#### AIM OF THE TASK
Restate the span of lines that starts with the line containing "for side in" and ends with the line containing "obj.parent = None", word for word, including both, with nothing else.

#### EXCERPTED RECORDS
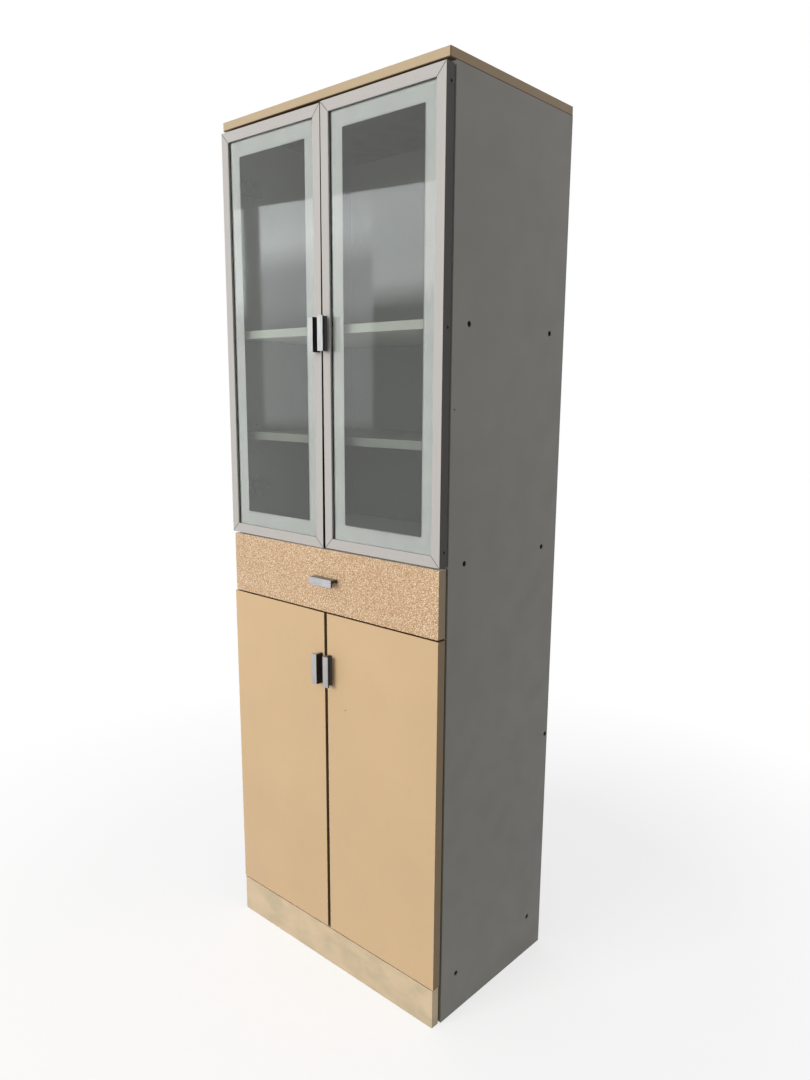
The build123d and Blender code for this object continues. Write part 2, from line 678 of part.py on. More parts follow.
def save_drawer():
    save("drawer_front", drawer_front())
    for side in ("left", "right"):
        save(f"drawer_side_{side}", on_side(drawer_side(), side))
    save("drawer_back", drawer_back())
    save("drawer_bottom", drawer_bottom())
    rear_axle = axle(REAR_ROLLER_Y, BOX_OUT_X + STEEL, ROLLER_X[1] + AXLE_END_GAP)
    save("drawer_runners", both_sides(drawer_runner()) + both_sides(rear_axle))
    save("drawer_rollers", both_sides(roller(REAR_ROLLER_Y)))
    grip, face = drawer_handle()
    save("drawer_handle", grip)
    save("drawer_handle_face", face)


os.makedirs("parts", exist_ok=True)
save_carcass()
save_doors()
save_drawer()
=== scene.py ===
"""Looks of a tall kitchen cupboard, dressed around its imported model.

Everything is in metres in the model's own frame: +X right, +Y back, +Z up, with the origin on
the floor under the middle of the cupboard. MM turns millimetres into metres.
"""

from __future__ import annotations

import logging
import math
from collections.abc import Iterable, Sequence
from dataclasses import dataclass, field, replace
from enum import Enum

import bmesh
import bpy
from mathutils import Matrix, Vector

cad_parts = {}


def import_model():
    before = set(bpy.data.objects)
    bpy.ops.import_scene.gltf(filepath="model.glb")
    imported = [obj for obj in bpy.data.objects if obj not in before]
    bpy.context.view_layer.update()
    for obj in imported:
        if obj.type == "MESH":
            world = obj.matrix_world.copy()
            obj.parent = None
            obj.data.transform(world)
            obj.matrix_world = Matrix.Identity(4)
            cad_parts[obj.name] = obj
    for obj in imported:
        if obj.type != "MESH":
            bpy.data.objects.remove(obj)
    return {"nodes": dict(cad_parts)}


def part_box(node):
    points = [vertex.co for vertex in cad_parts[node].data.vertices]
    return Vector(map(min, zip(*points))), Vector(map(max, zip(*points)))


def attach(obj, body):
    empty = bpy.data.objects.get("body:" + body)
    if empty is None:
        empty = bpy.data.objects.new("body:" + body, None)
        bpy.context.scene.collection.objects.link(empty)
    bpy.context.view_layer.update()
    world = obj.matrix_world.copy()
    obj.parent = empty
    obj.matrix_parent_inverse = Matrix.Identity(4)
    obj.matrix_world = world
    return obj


LOG = logging.getLogger("cupboard")
MM = 0.001

Colour = tuple[float, float, float, float]
Span = tuple[float, float]
Socket = bpy.types.NodeSocket

WHITE: Colour = (1.0, 1.0, 1.0, 1.0)
BLACK: Colour = (0.0, 0.0, 0.0, 1.0)
RISE: Span = (0.0, 1.0)
FALL: Span = (1.0, 0.0)
NOISE_SPAN: Span = (0.3, 0.7)
SIDE_SPAN: Span = (0.5, 0.8)
TOP_SPAN: Span = (0.6, 0.9)
SOFT_EDGE = 0.2 * MM
FILM_EDGE = 2 * MM
FAINT_RELIEF = 0.02 * MM


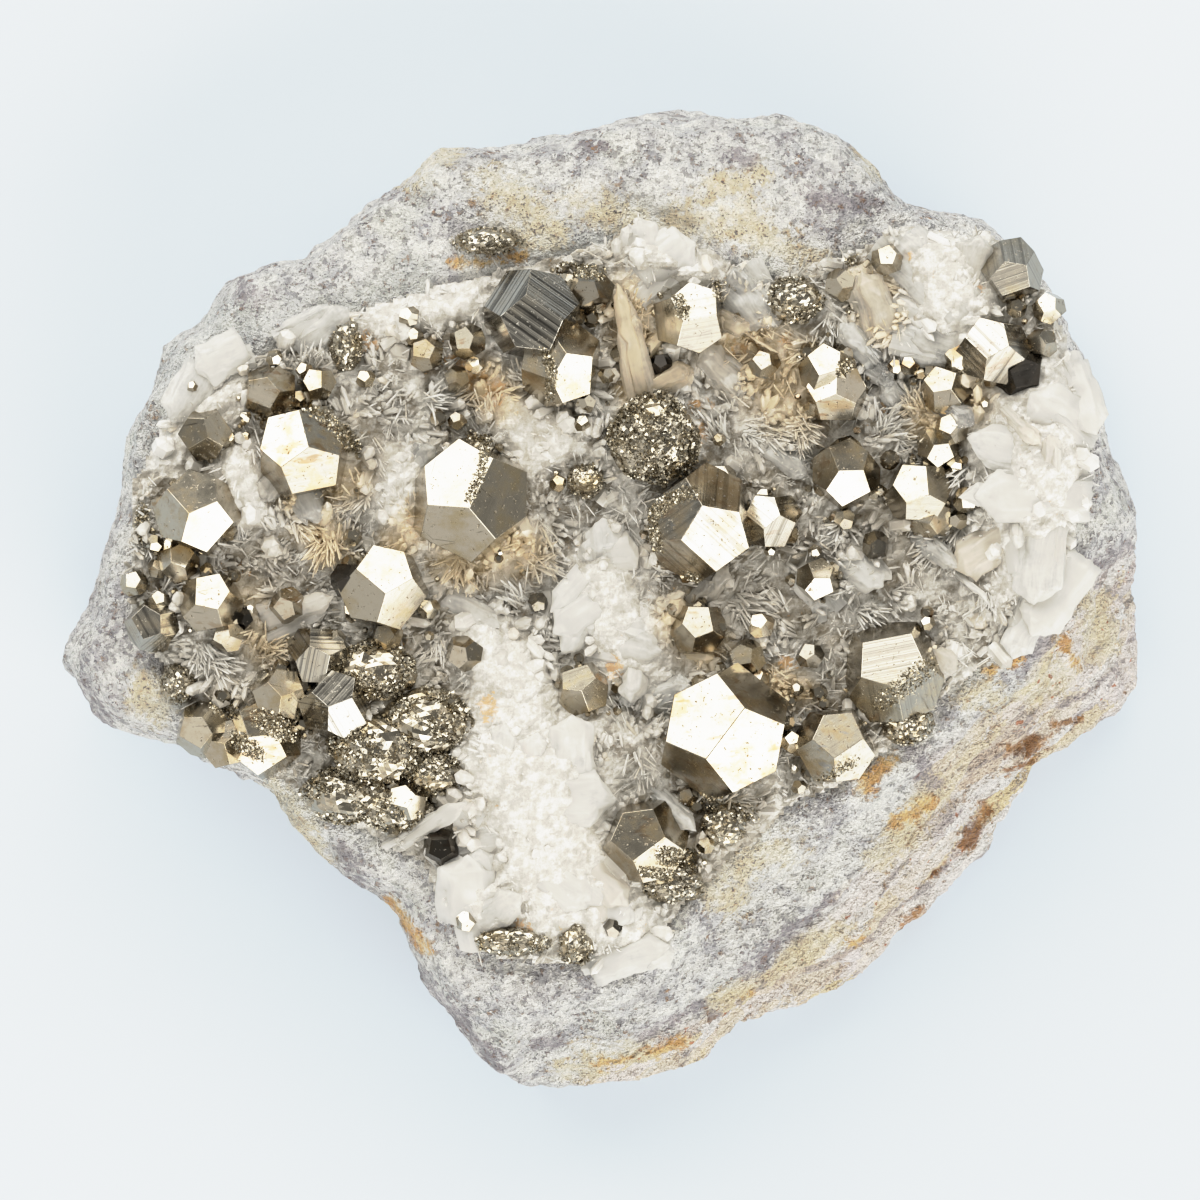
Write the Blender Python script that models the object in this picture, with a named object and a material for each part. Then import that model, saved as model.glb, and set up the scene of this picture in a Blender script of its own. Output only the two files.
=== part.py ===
"""Pyrite with quartz: a hand specimen of rock with a field of pyrite and quartz crystals on its face.

Metres, +Z up. The specimen lies on a flat rest at z = 0 with its crystal face up, and the origin is the
middle of its plan, on the surface that it lies on. +X runs along its greatest width.

Places on the crystal face are plan steps: the specimen seen from straight above, px to the right and py
towards the front, 1077 steps over its width. Sizes and heights are millimetres, turned into metres by MM.
"""

import math

import bmesh
import bpy
import numpy as np
from mathutils import Matrix, Vector, noise

MM = 0.001

# Driving dimensions
WIDTH = 150 * MM            # greatest width of the rock
DEPTH = 136.4 * MM          # greatest depth of the rock, front to back
BED_HEIGHT = 33 * MM        # from the rest up to the quartz druse
RIM_HEIGHT = 31.5 * MM      # from the rest up to the rock rim around the druse
CRUST = 3.2 * MM            # thickness of the quartz crust in its shallow bed
DRUSE_MARGIN = 3.0 * MM     # least width of bare rock between the druse and the rock's side
GAP = 0.35 * MM             # clearance between pieces that touch
GROW_AT_CORNERS = 1.25      # how much further a corner moves than the faces beside it

# The plan
STEPS_ACROSS = 1077
STEP = WIDTH / STEPS_ACROSS
PLAN_MIDDLE = (599.5, 599.5)

# Outline of the rock in plan, at its widest level
ROCK_OUTLINE = [
    (61, 660), (95, 593), (122, 505), (131, 430), (163, 352), (198, 325), (225, 276), (297, 257),
    (342, 222), (392, 190), (435, 146), (515, 142), (600, 119), (705, 110), (800, 115), (855, 142),
    (900, 197), (985, 218), (1053, 295), (1090, 395), (1132, 522), (1138, 605), (1138, 675), (1090, 735),
    (1027, 768), (958, 870), (876, 965), (750, 1018), (672, 1067), (524, 1089), (478, 1050), (418, 965),
    (390, 905), (323, 850), (272, 785), (190, 742), (110, 725),
]

# Where the upper face ends and the side begins: close to the outline behind and on the left, far inside
# it at the front right, where the broken side flares out
FACE_EDGE = [
    (95, 655), (122, 590), (146, 510), (152, 440), (180, 370), (222, 330), (262, 292), (330, 252),
    (385, 212), (440, 172), (520, 166), (610, 143), (700, 136), (800, 141), (848, 165), (885, 212),
    (965, 236), (1030, 300), (1066, 400), (1092, 520), (1050, 590), (1010, 665), (950, 712), (890, 772),
    (800, 818), (745, 862), (700, 905), (648, 972), (560, 1000), (512, 1010), (458, 962), (420, 888),
    (345, 850), (292, 788), (200, 725), (122, 706),
]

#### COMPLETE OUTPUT
    for side in ("left", "right"):
        save(f"drawer_side_{side}", on_side(drawer_side(), side))
    save("drawer_back", drawer_back())
    save("drawer_bottom", drawer_bottom())
    rear_axle = axle(REAR_ROLLER_Y, BOX_OUT_X + STEEL, ROLLER_X[1] + AXLE_END_GAP)
    save("drawer_runners", both_sides(drawer_runner()) + both_sides(rear_axle))
    save("drawer_rollers", both_sides(roller(REAR_ROLLER_Y)))
    grip, face = drawer_handle()
    save("drawer_handle", grip)
    save("drawer_handle_face", face)


os.makedirs("parts", exist_ok=True)
save_carcass()
save_doors()
save_drawer()
=== scene.py ===
"""Looks of a tall kitchen cupboard, dressed around its imported model.

Everything is in metres in the model's own frame: +X right, +Y back, +Z up, with the origin on
the floor under the middle of the cupboard. MM turns millimetres into metres.
"""

from __future__ import annotations

import logging
import math
from collections.abc import Iterable, Sequence
from dataclasses import dataclass, field, replace
from enum import Enum

import bmesh
import bpy
from mathutils import Matrix, Vector

cad_parts = {}


def import_model():
    before = set(bpy.data.objects)
    bpy.ops.import_scene.gltf(filepath="model.glb")
    imported = [obj for obj in bpy.data.objects if obj not in before]
    bpy.context.view_layer.update()
    for obj in imported:
        if obj.type == "MESH":
            world = obj.matrix_world.copy()
            obj.parent = None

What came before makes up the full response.